→ Dataset:

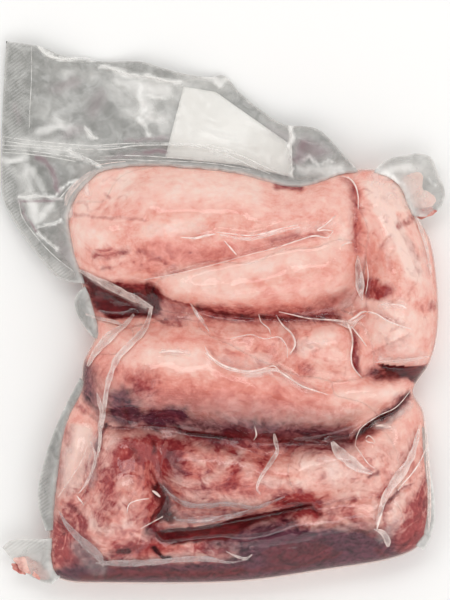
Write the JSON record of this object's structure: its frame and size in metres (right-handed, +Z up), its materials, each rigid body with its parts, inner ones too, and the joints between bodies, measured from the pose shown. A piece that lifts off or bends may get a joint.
--
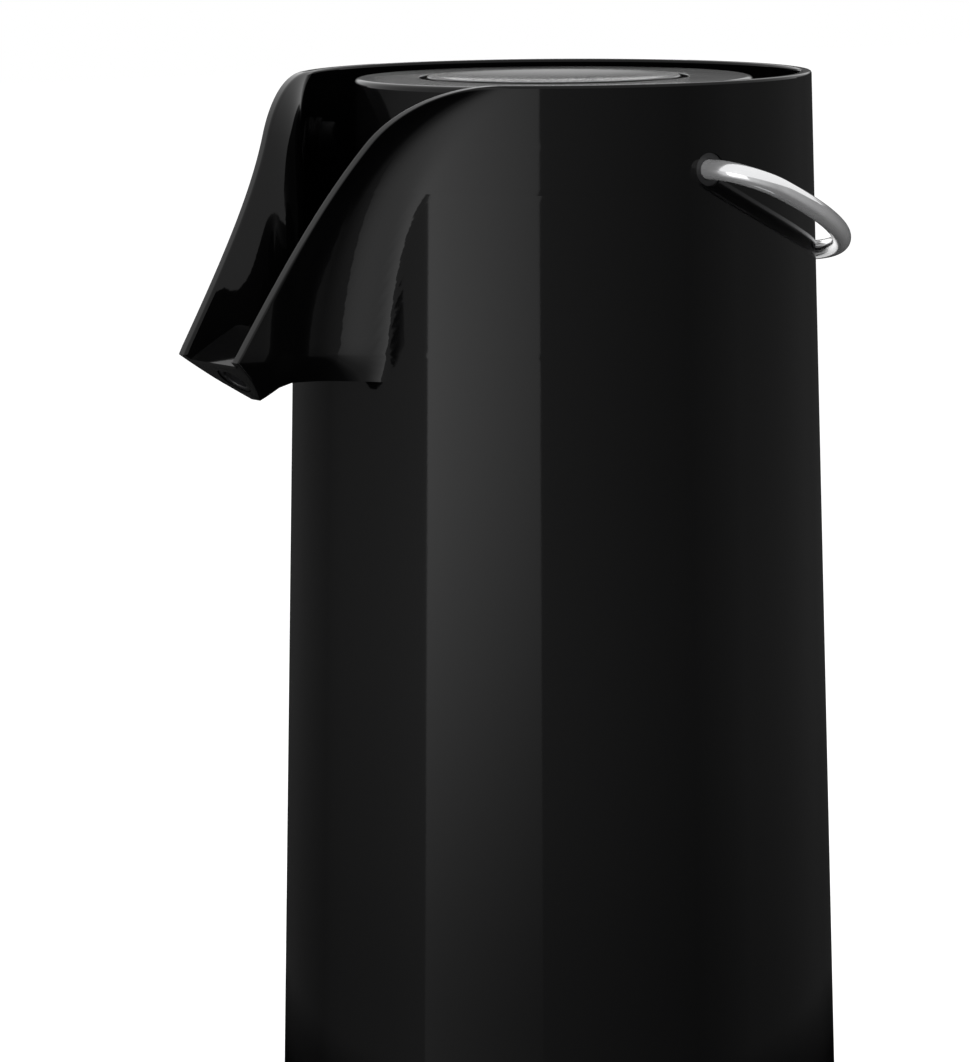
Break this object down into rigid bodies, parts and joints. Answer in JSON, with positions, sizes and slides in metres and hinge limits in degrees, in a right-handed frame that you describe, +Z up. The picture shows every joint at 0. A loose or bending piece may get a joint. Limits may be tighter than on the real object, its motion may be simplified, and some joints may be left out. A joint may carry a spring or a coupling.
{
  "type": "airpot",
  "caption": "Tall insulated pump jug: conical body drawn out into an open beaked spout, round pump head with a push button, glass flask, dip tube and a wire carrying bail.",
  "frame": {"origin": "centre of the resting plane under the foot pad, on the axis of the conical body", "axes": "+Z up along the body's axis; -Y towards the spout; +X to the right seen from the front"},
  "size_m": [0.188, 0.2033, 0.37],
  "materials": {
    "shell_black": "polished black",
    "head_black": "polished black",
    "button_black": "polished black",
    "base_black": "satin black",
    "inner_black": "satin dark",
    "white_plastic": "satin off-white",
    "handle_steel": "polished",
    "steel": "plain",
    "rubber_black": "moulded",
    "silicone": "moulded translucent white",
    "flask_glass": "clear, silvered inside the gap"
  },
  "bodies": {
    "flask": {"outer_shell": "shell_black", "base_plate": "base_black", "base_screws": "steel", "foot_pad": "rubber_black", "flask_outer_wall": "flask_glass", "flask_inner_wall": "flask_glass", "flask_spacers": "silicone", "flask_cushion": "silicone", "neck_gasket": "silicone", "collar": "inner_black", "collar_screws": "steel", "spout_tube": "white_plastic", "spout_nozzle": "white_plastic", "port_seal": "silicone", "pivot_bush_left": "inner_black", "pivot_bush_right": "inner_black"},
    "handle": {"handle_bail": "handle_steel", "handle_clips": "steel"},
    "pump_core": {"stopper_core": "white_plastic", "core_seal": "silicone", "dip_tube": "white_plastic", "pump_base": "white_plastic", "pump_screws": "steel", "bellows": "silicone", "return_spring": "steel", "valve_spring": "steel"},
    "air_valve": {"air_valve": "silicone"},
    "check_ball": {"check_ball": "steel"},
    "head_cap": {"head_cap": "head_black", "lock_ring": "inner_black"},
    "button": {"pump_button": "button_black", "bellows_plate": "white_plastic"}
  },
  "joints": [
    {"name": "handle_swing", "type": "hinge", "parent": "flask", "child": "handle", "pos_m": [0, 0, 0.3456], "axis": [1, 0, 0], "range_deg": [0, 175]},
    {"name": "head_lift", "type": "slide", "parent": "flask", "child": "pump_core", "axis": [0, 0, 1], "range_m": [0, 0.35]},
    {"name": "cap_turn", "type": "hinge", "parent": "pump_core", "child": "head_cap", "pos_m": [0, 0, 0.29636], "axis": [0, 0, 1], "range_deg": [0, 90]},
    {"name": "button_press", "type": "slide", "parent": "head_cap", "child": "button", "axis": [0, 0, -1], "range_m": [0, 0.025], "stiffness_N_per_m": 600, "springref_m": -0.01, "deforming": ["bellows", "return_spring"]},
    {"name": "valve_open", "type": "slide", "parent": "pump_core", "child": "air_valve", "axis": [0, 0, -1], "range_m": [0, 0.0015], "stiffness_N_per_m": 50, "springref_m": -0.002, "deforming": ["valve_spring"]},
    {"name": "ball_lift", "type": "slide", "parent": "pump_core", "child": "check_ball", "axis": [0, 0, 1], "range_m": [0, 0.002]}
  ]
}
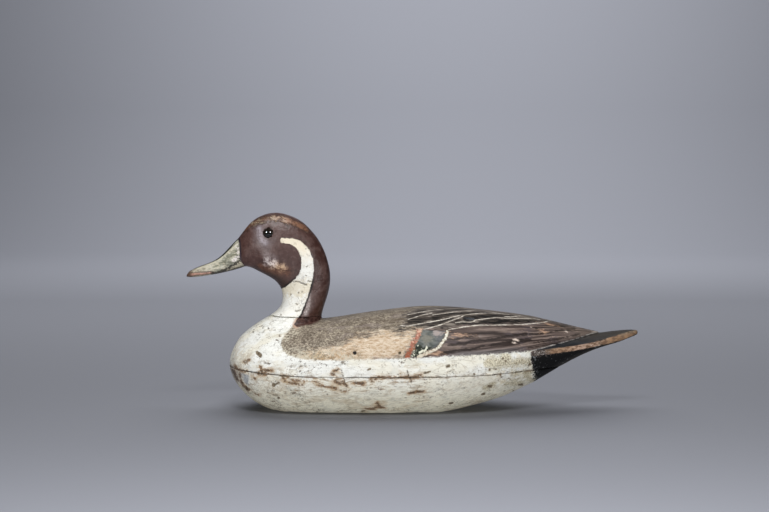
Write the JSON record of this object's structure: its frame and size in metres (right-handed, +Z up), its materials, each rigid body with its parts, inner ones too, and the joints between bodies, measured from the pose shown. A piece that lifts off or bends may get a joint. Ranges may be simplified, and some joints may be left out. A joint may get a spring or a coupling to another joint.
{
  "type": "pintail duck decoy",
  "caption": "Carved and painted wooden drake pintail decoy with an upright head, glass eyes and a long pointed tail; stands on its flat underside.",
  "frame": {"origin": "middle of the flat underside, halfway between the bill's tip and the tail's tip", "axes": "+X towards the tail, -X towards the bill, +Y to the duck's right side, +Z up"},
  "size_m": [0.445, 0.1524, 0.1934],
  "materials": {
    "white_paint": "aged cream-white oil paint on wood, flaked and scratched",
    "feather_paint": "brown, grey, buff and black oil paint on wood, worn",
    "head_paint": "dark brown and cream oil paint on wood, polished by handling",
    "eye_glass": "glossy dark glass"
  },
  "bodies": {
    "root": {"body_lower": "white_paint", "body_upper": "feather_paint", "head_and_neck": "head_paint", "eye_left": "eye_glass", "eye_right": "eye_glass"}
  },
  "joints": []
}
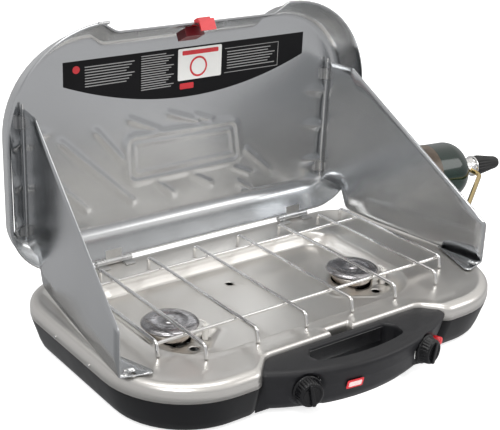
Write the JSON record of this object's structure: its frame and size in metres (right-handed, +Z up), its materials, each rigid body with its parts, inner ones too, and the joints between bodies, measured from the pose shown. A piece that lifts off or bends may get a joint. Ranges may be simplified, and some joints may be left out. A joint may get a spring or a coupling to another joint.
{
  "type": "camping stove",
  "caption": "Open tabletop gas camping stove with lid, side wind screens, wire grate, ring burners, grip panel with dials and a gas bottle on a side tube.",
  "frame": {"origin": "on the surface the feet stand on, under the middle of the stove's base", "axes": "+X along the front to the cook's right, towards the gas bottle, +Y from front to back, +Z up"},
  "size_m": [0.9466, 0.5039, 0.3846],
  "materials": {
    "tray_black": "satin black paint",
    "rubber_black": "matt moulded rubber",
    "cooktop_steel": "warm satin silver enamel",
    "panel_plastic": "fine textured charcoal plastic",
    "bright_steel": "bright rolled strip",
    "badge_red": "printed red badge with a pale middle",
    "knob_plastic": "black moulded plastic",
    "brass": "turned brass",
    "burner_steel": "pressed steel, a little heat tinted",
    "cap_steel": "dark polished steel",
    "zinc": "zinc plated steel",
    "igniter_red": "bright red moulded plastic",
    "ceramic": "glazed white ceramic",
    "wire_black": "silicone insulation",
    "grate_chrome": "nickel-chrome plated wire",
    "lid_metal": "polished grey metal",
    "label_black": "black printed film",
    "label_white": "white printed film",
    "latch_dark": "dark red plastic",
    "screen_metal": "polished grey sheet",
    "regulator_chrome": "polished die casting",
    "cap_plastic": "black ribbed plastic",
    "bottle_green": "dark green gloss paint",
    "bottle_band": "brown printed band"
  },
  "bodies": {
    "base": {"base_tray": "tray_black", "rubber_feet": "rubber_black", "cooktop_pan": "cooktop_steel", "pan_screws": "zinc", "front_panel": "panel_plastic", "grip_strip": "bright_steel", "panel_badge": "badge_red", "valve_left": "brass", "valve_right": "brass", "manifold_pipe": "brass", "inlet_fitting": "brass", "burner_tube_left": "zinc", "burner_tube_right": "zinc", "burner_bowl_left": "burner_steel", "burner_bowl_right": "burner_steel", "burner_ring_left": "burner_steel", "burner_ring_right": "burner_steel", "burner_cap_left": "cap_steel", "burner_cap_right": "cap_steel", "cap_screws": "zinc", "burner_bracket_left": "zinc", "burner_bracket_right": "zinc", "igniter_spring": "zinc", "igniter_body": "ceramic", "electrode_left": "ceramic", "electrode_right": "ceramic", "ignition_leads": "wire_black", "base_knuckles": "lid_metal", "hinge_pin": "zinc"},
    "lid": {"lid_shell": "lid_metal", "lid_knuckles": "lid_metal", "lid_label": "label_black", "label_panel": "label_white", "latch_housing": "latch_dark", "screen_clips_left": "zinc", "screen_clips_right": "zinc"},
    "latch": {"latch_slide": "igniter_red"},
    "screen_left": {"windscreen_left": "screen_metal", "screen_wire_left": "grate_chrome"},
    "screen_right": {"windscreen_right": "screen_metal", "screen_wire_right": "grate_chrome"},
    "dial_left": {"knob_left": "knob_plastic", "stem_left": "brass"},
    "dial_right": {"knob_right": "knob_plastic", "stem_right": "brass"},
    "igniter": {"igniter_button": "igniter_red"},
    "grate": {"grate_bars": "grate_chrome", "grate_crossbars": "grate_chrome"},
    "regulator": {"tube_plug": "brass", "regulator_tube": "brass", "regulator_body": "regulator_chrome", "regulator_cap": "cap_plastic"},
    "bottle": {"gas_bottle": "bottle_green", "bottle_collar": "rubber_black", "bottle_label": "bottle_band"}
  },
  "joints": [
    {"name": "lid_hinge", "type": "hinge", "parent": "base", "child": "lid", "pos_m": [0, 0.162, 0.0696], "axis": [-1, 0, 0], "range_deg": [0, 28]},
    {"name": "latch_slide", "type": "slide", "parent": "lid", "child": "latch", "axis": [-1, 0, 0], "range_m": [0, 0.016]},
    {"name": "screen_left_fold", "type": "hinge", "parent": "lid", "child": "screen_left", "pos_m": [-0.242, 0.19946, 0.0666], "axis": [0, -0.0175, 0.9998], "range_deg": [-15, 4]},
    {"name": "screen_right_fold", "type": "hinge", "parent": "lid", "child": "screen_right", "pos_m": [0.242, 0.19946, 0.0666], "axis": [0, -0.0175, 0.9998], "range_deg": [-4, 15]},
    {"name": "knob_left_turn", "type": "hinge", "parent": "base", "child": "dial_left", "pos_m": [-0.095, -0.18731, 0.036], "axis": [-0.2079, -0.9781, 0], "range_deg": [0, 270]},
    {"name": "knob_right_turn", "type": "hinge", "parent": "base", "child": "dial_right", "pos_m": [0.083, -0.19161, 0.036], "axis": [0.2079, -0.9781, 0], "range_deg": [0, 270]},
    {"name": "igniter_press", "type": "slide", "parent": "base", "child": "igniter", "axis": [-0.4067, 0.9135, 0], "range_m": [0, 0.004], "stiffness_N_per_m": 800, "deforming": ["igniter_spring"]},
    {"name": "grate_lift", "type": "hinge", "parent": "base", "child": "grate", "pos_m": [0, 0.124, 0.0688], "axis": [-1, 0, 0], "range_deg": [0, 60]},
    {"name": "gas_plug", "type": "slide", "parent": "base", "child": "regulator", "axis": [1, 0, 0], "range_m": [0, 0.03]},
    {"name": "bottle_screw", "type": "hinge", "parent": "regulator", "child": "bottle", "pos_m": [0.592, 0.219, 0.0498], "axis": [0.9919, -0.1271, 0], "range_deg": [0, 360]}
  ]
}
--
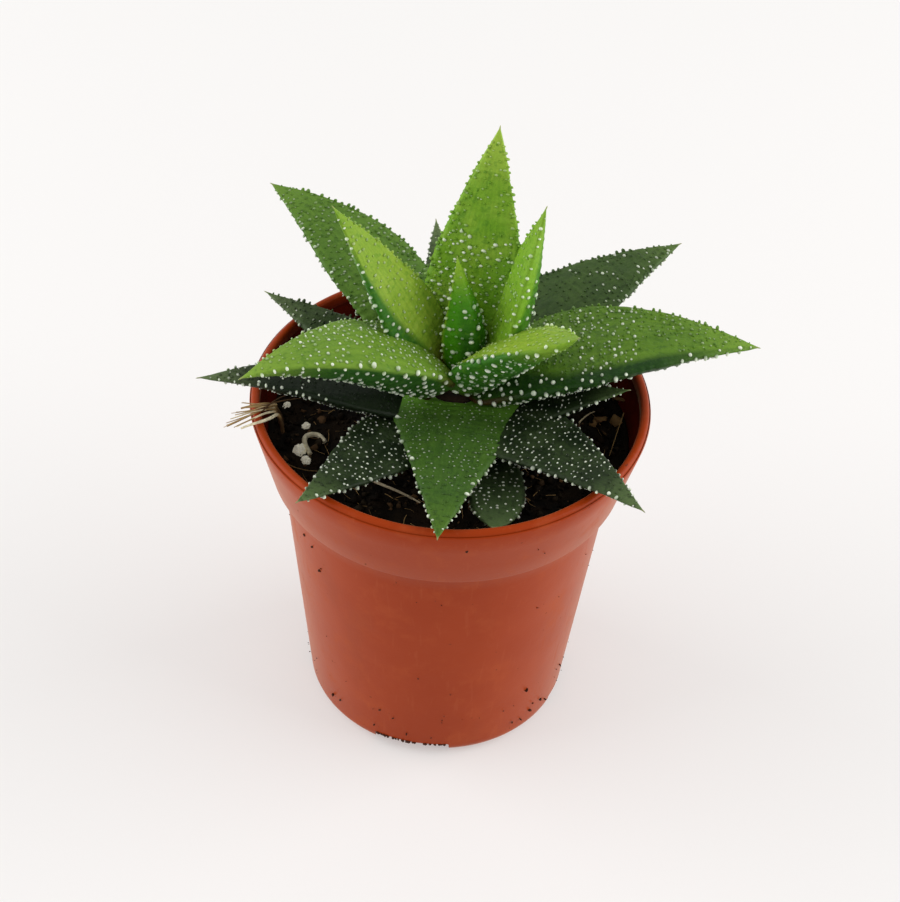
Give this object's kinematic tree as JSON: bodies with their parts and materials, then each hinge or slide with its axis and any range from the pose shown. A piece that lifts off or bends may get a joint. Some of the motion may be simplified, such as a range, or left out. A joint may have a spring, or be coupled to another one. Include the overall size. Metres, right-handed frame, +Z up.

→ Task statement:
Scan the records for the string "into". Copy each line in which it appears.

→ The result:
Break this object down into rigid bodies, parts and joints. Answer in JSON, with positions, sizes and slides in metres and hinge limits in degrees, in a right-handed frame that you describe, +Z up. The picture shows every joint at 0. A loose or bending piece may get a joint. Limits may be tighter than on the real object, its motion may be simplified, and some joints may be left out. A joint may carry a spring or a coupling.
  "caption": "Tall insulated pump jug: conical body drawn out into an open beaked spout, round pump head with a push button, glass flask, dip tube and a wire carrying bail.",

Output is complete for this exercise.